While the non-BJP/anti-BJP camps may offer different viewpoints, the reasons behind BJP’s denudation was obvious. The people who had voted for the BJP all through the 90s had not done so for love and fresh air alone. They had done so in hope of a break from the past, a new model of governance and a hope of having a ruler who could walk the talk. Yet, what did we have? A Prime Minister who made the obnoxious Nehruvian consensus his own! A party which seemed determined to desperately woo those who seemed even more determined to hate it and a polity which continued to rule the way it had for the previous half-century! Unfortunately, it was not the BJP alone which paid a price for acting like those proverbial pigs in ‘Animal Farm’, who, having dispossessed the oppressor, aped the latter and became one of them. More than the BJP, it was the Indian Nation which got punished in form of a decade long debilitating rule of the UPA.

So much so from the past!

But why to rake up these painful memories when we have a BJP Government at the centre today led by a charismatic individual who single handed has won a majority for the party?

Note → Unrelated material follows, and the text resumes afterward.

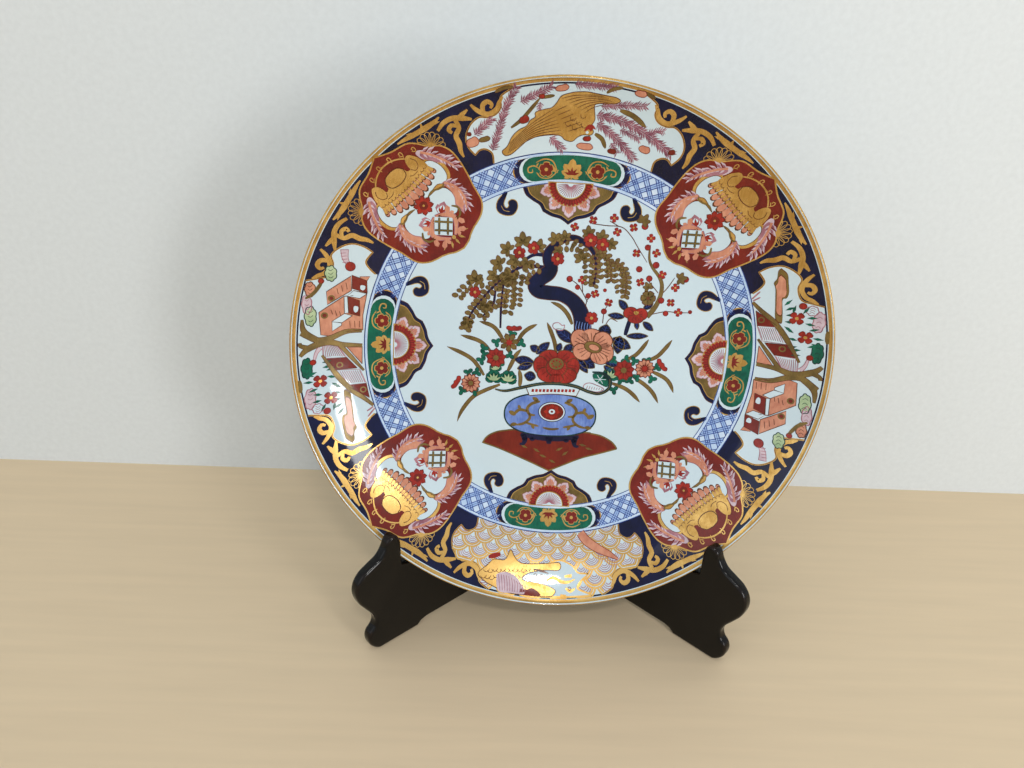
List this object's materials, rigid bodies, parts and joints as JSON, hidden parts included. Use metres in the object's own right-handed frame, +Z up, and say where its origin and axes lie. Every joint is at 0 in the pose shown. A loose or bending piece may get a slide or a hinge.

This digging up of the past is important for while early, not only is the BJP is acting like those who it has defeated, it is showing signs of yet again succumbing to the need of getting accepted by those who have nothing but disdain for those who make the BJP what it is. If this assertion seems to verge on hyperbole, let’s consider the following:
  • Commencing dialogue with Pakistan even when the ground reality of its support to terrorism has not changed
  • Effecting an individual driven change in rules of service for TRAI
  • Changing railway fares through an executive order rather than the budget
  • The PM’s ostensible views getting communicated through whispers and leaks
  • Proposal on easing Visa restrictions on Bangladesh, forget about clamping on illegal migration
  • Government’s inclination to press ahead with enclave swap, Teesta water treaty with Bangladesh
  • Continuing with UIDAI
  • Little movement or even statement of intent on corruption cases involving the previous dispensation, sons-in-laws
More ominously, those very experts, who had warned of apocalypse if Modi were to come to power, are now sending messages of reassurance that the new dispensation’s adventurism has been replaced by pragmatism and life will continue as it was before May 26, 2014. After all, for these experts, anyone who lights candles at the Wagah border is certain to warm cockles of their bleeding hearts.

True, the India society has become accustomed to a slow pace of change. Yet, the masses who voted in droves for Modi, did not do so with a hope of having a saffron Congress in saddle. If a vote for Modi was an endorsement of what he had come to embody, it was an even stronger rejection of the past. A vote for Modi was a vote in hope of a better tomorrow, not a fatalistic acceptance of a little more of the same of the last decade. 

The BJP may complaint that the public is not allowing them a honeymoon period. But why should the public do so? If a Government enjoys fruits of power from day 1, it has to be accountable from that day. True, there is a time for build up but that gestation period should not end up un-nerving the public, particularly when the early signs of poriborton are more of the same. Anyway, in this world of instant communication, which incidentally the BJP should understand, having tapped its power only recently, there will be little patience shown by those who got swept to voting booths on the promise of a positive change. 

Lest the BJP feel that it being treated unjustly, let it remember that human beings are designed to judge more strongly those who they have trusted. Vengeance for trust broken is high – ask Aam Aadmi Party. A BJP seen as getting back on its promises will be wiped out even more comprehensively than the Congress. While that fate may be five years away, we have critical assembly polls happening later this year. For a government whose legitimacy was questioned on shallow grounds of vote-share, a loss in the polls would be a serious setback, indicating that the surge of support for Modi/BJP was but a temporary anomaly. The polls are for BJP’s taking. What it needs to do is to simply walk its talk and if that seems difficult, at the very least, not commit those acts which it had opposed, while in opposition.

For the sake of the Nation, let us hope that what are now being seen as disturbing signs turn out to be false alarms and that the BJP does deliver what it has promised.